Day 4: Monday 19 September. .....following the Romans....



Roman ruins....more cats and stunning icecream!!!!

Today we followed in the footsteps of the Romans to the glorious towns of Arles and Tarascon. Arles was the home of Vincent Van Gogh where he painted many well known images.  However beofre exploring it was time for coffee and 'elevenesses'!!! Even though it was only 10! The OMG gasp became the norm as around every corner  were more treasures and surprises.  Lunch was 2 or 3 scoops of the MOST DIVINE icecream.  Trevor and I shared. ...banana flambe and nougat were my choices....his rosewater and something i couldn't identify. nd our vista was a 2,000 year old Roman Colossuem as a backdrop. Have we died andgone to heaven????

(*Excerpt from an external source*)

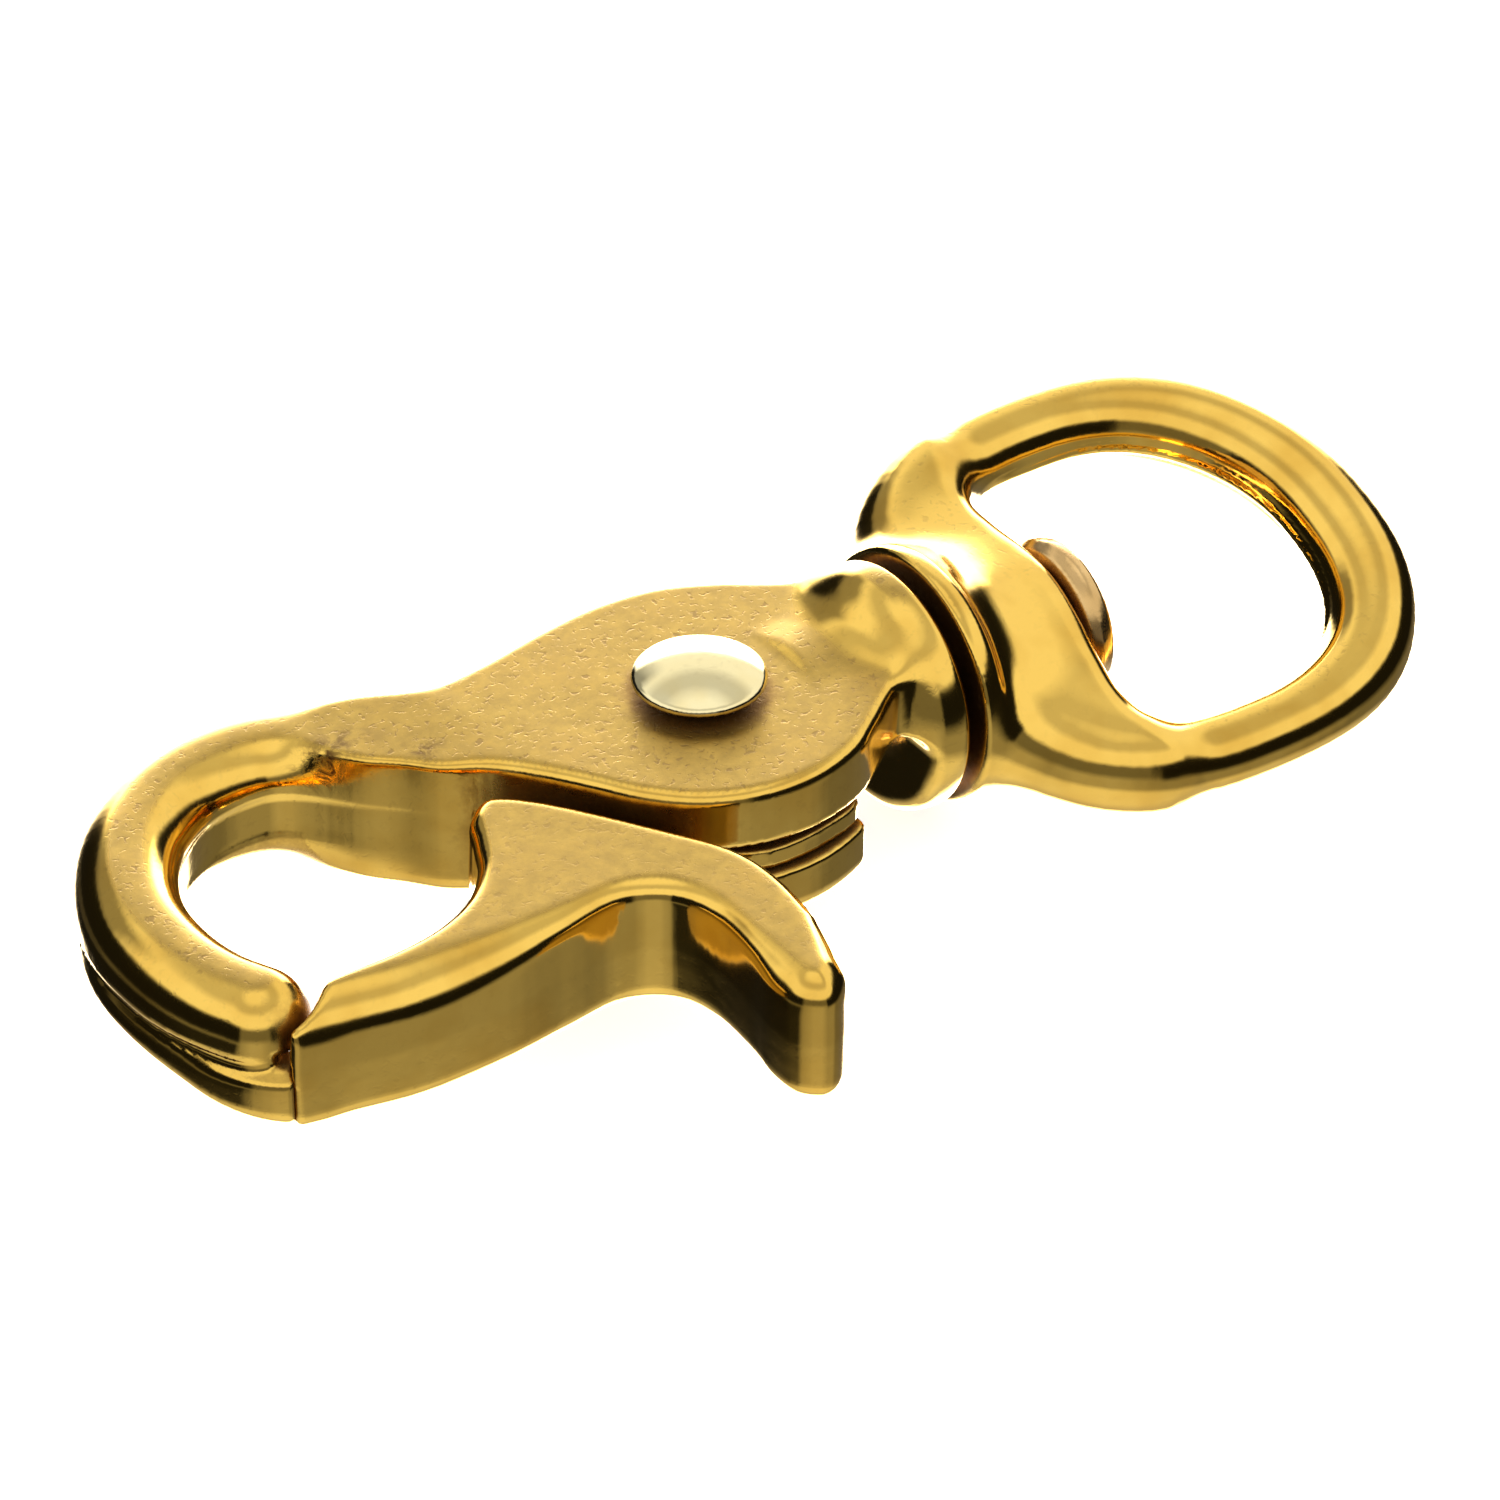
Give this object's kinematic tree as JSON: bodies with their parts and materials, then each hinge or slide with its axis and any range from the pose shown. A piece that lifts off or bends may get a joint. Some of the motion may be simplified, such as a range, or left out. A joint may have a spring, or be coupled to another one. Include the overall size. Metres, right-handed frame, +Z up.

The compulsory purchase of a beret for our leader...very chic Mr Nottle!! Unfortunately the art lovers in he group missed out on the Van Gogh exhibition due to closure of the museum. Onto Tarascon and the group ventured into a medieval castle on the river. Vertigo was a bit of an issue for those who took on the challenging turrets. With only a few hours here it was obvious Tarascon deserved a return visit. 

It was a fabulous day and to end it dinner was at oneof the many town squares in Montpellier. ..amazing seafood. ..AND ...the desserts were to die for.  Bed beckoned as we waddled back full to the brim with the food and wine of this beautiful place.